We are now in a situation where no parent of a disabled child should, or can, rely on their LA to do the right thing. You need to upskill and learn about their rights, and the law, and become their best advocate, or they will be left in the dust. So, so many kids are at home with nothing.
The only school that can block a disabled child being placed with them is an independent school - and not all independent schools, either, as charities with 'non-maintained special school' status, or special schools on a list known as Section 41, can't block a child either. The status of the school determines what the legal rights are. It goes:
Maintained school (whether Academy or Free School or not): LA can name it on an EHCP and the school must admit
Maintained special school (whether Academy or Free School or not): LA can name it on an EHCP and the school must admit
Section 41 special school: an independent special school that has applied to be on a preferred list. These schools must admit in the same way as a state one.
Non-maintained special school (usually managed under a charitable trust of some kind) and they must admit, just like the others above.
Independent school (whether mainstream or specialist) the LA CANNOT name it, and placement can only be with their agreement.

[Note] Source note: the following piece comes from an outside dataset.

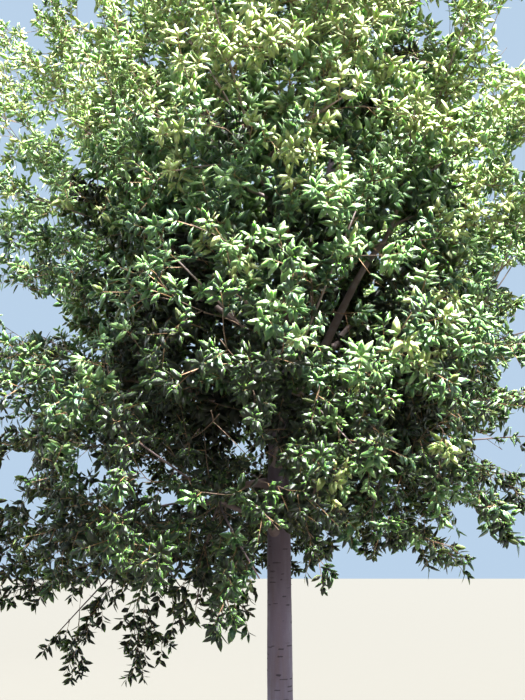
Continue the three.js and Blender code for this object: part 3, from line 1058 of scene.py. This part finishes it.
def limb_finish():
    """Brown bark of the boughs, with grey patches and fine grain, and painted shade low down in the crown."""
    boughs, stem = settings().oak_boughs, settings().oak_stem
    bark = Finish("limb bark")
    patches = bark.step(bark.mottle(PATCHES), *PATCHES.edges)
    grain = bark.mottle(GRAIN)
    low = 1 - bark.step(bark.height(), *LOW_BOUGH_HEIGHTS)
    colour = bark.mix(patches * PATCHES.cover, boughs.bark, boughs.pale_bark)
    colour = bark.mix(bark.step(grain, *GRAIN.edges) * GRAIN.cover, colour, stem.brown_bark)
    colour = bark.mix(low * LOW_BOUGH_COVER, colour, stem.shaded_bark)
    bark.set("Base Color", colour)
    bark.set("Roughness", BOUGH_ROUGHNESS + grain * ROUGHNESS_PLAY)
    bark.set("Normal", bark.bump(grain * GRAIN.bump + patches * PATCHES.bump, BOUGH_BUMP_DEPTH))
    return bark.material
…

The status of the school is set out on their entry on the gov't schools info page. You can run a search for all schools, of all types, within a sensible distance of your home (for a small child this should be around a 40 min drive, and an hour for an older one - the LA will have to fund school transport if it is unreasonable to expect a child of that age and with those needs to walk it, though be warned most LAs ignore that being the law for disabled kids and apply the standard 2 miles below 8, 3 miles above it criteria before free school transport is awarded). You can also see the school status - type of school - on the entry, and if it is section 41.
The LA have the power to name any school other than one that is genuinely independent, and so does a Tribunal judge.
The legal routes to make the LA do something are Tribunals, or, in very specific and fairly limited circumstances, via pre-action letter for Judicial Review (parents have to pay for the letter, but if the LA do not concede and the case is strong enough, it can then be continued in the name of the child, who will get legal aid - hence the need for the case to be strong enough as it is scrutinised for merit before the funding is granted). Refusal to name any school at all, on the part of the LA, would likely meet that criteria.
IPSEA and SOSSEN offer good free legal advice.
There is no such thing as cheap legal advice once you are in the realms of its being paid for, but there are also some excellent solicitors and direct access barristers out there who do amazing work securing disabled children their rights. Happy to pass along names if you need that, and want to PM me.
You have also done brilliantly to get a child this small a strong EHCP. But the point of that EHCP is to protect his rights - which the LA are failing to do, because making you pay for private school is so much cheaper for them.
We are in a national SEN crisis right now and the only kids getting anything worth having seem to be those with parents who won't accept less. Good luck, and I am so sorry you're in the trenches with the rest of us here.